# Back from vacation



## TopSnipe (Apr 24, 2002)

Did not get much opportunity to wet a line. 3 hours this past monday at Horsenect Beach / Gooseberry Island in MA. Weather was foul, raining and no fish to be found. Went with my b-in-law who suggested this spot. I should have listened to my better judgement and hit narraganset bay. Oh, well!

Wednesday morn I'm at the navy base in Newport, RI, waiting for the exchange to open. I park along the bay just to see if there is any action...boy is there! I see 3 schools busting bait on the surface within 200 yards of each other! I lose sight of 2 schools but track the third. They move like clockwork. Bust bait for 4 or 5 minutes, swim south a couple of hundred yards, bust bait for 4 or 5 more minutes, etc. This went on for 25 minutes, I couldn't believe it. Made me wish for a boat. I had to leave, don't know how much longer it lasted.
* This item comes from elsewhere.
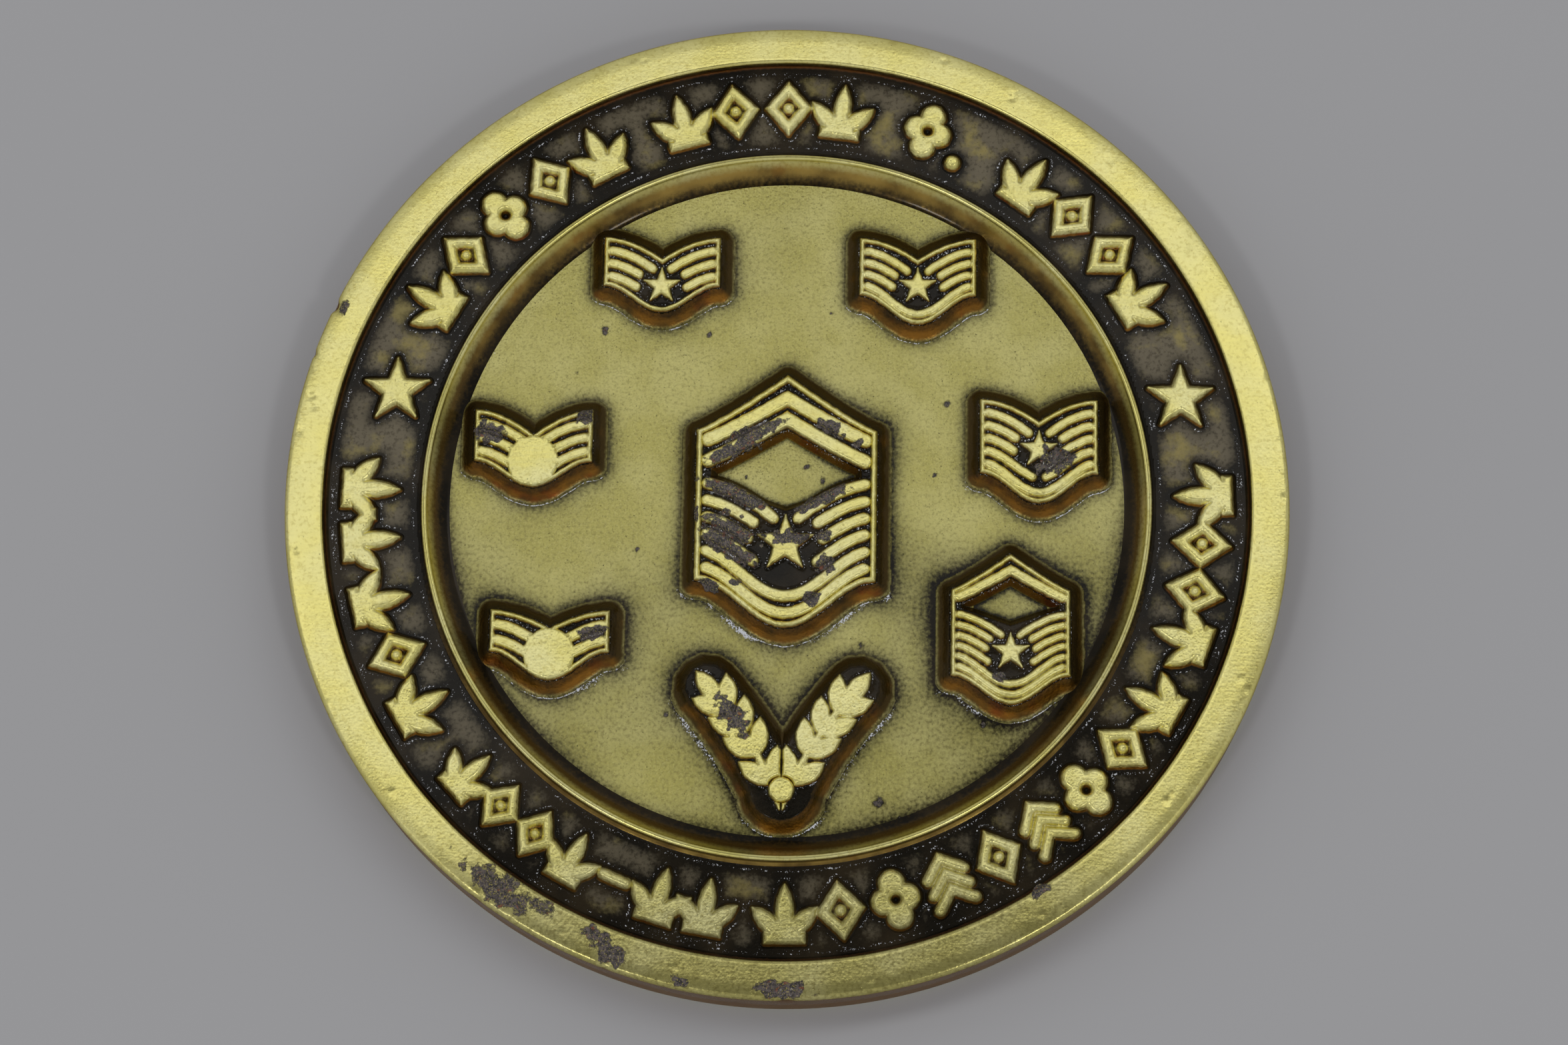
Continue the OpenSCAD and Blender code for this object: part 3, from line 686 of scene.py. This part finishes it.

I was wondering how long before some boater figured it out. After the schools surfaced for about the 5th time a boater finally caught on. Too bad he could not anticipate the action, he's arrive just as the school was breaking up and submerging. I saw him miss the bite 3 times! Unbelievable!
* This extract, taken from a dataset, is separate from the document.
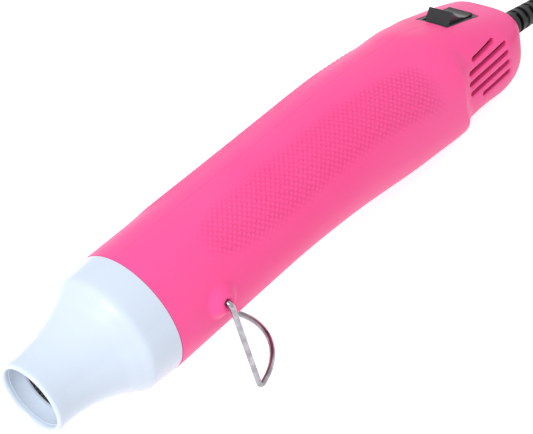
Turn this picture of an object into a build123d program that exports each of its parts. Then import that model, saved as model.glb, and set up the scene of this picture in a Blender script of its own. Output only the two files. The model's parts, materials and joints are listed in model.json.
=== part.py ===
# Embossing heat tool: a round pen-shaped hot air tool with a white outlet nozzle, a two-part
# moulded housing, a rocker switch, intake slots in the tail and a folding wire stand.
# The tool stands on the flat foot of its stand and on the rear lower corner of its housing.
from build123d import *
from math import asin, atan2, cos, degrees, hypot, pi, radians, sin, sqrt, tan
import os

os.makedirs("parts", exist_ok=True)

# General clearances, in millimetres
fit_gap = 0.03
seat_gap = 0.15
loose_gap = 0.3
cut_over = 5.0

# Housing shells
body_r = 23.0
wall = 2.2
rear_wall = 2.6
parting_gap = 0.06
nozzle_len = 44.1
round_len = 61.0
belly_len = 52.0
shoulder_len = 41.1
ridge_lean = 16.7
ridge_step_len = 2.4
tail_len = 42.6
tail_edge_r = 2.6
slope_drop = 17.4
slope_start = 189.0
slope_height = 20.0

# Wire stand and its bosses
wire_r = 1.0
hinge_x = 64.1
leg_y = 26.8
leg_len = 39.5
leg_end_y = 19.6
bend_r = 2.0
foot_bend_r = 1.8
foot_turn_in = 12.0
boss_r = 5.0
boss_round = 2.3
boss_deep = 3.6
boss_mouth_r = 2.0
boss_mouth_deep = 1.4
hinge_gap = 0.06

# Strain relief
relief_x = nozzle_len + round_len + belly_len + shoulder_len + tail_len + ridge_step_len
relief_drop = 12.4
relief_lean = 9.5
relief_len = 33.5
relief_r = 5.6
relief_end_r = 4.3
relief_core_r = 3.2
relief_neck_r = 4.1
relief_flange_r = 6.4
relief_flange_t = 1.6
relief_rib_count = 7
relief_gap_share = 0.46
relief_web = 3.4
relief_web_share = 0.90

# Tilt of the tool axis, from the height of the stand and the place of the rear lower corner
corner_deep = 30.3
corner_x = nozzle_len + round_len + belly_len + shoulder_len + corner_deep * sin(radians(ridge_lean))
stand_height = leg_len + wire_r
corner_reach = corner_x - hinge_x
tilt = asin(stand_height / hypot(corner_reach, corner_deep)) - atan2(corner_deep, corner_reach)
axis_dir = Vector(cos(tilt), 0, -sin(tilt))
up_dir = Vector(sin(tilt), 0, cos(tilt))

# Nozzle mouth values, needed for the length of the whole tool
mouth_r = 11.1
mouth_wall = 2.25
mouth_round = 1.1
rim_ahead = 0.9

# The origin lies under the middle of the tool, on the table
relief_slant = tilt + radians(relief_lean)
relief_root = axis_dir * relief_x - up_dir * relief_drop
relief_dir = Vector(cos(relief_slant), 0, -sin(relief_slant))
front_reach = -rim_ahead * cos(tilt) - (mouth_r + mouth_wall - mouth_round) * sin(tilt)
front_reach -= mouth_round * (1 - cos(tilt))
rear_reach = relief_root.X + relief_len * relief_dir.X + relief_end_r * sin(relief_slant)
tip_x = -(front_reach + rear_reach) / 2
tip = Vector(tip_x, 0, stand_height + hinge_x * sin(tilt))
hinge_point = tip + axis_dir * hinge_x
tool_axis = Axis(tip, axis_dir)
side = Plane(origin=tip, x_dir=axis_dir, z_dir=(0, -1, 0))


def at(x, y, z):
    """Point of the tool frame: x along the axis from the mouth, y across, z up from the axis."""
    return tip + axis_dir * x + Vector(0, y, 0) + up_dir * z


def station(x, lean=0.0):
    """Plane across the tool at x; its up direction leans towards the nozzle by lean degrees."""
    normal = axis_dir * cos(radians(lean)) + up_dir * sin(radians(lean))
    return Plane(origin=tip + axis_dir * x, x_dir=(0, 1, 0), z_dir=normal)


def side_at(y):
    """Plane parallel to the side view at y, with the tool frame's x and z as its own."""
    return Plane(origin=tip + Vector(0, y, 0), x_dir=axis_dir, z_dir=(0, -1, 0))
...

I suspect they were blues but, maybe schoolie stripers.

Tight lines...


----------



## Manayunk Jake (Oct 3, 2001)

Greetings TopSnipe!

Even if you SEE blues busting up the bait, there's always a good chance that stripers (and weakies farther south) are under the action, catching the cut pieces of bait that float downward. The stripers and trout are happy to let the blues do all the work. One old trick is to cast a weighted treble into the school of bait, snag one, and hope that it sinks below the action before a blue grabs it. Of course, bait fishing with a treble is considered taboo in this age of minimum sizes and C&R, but a heavy tin squid (diamond jig without the chrome) or bunker spoon sometimes works almost as well.


----------



## TopSnipe (Apr 24, 2002)

Good info Jake. Hopefully I'll be in a position to take advantage next time!

tight...


----------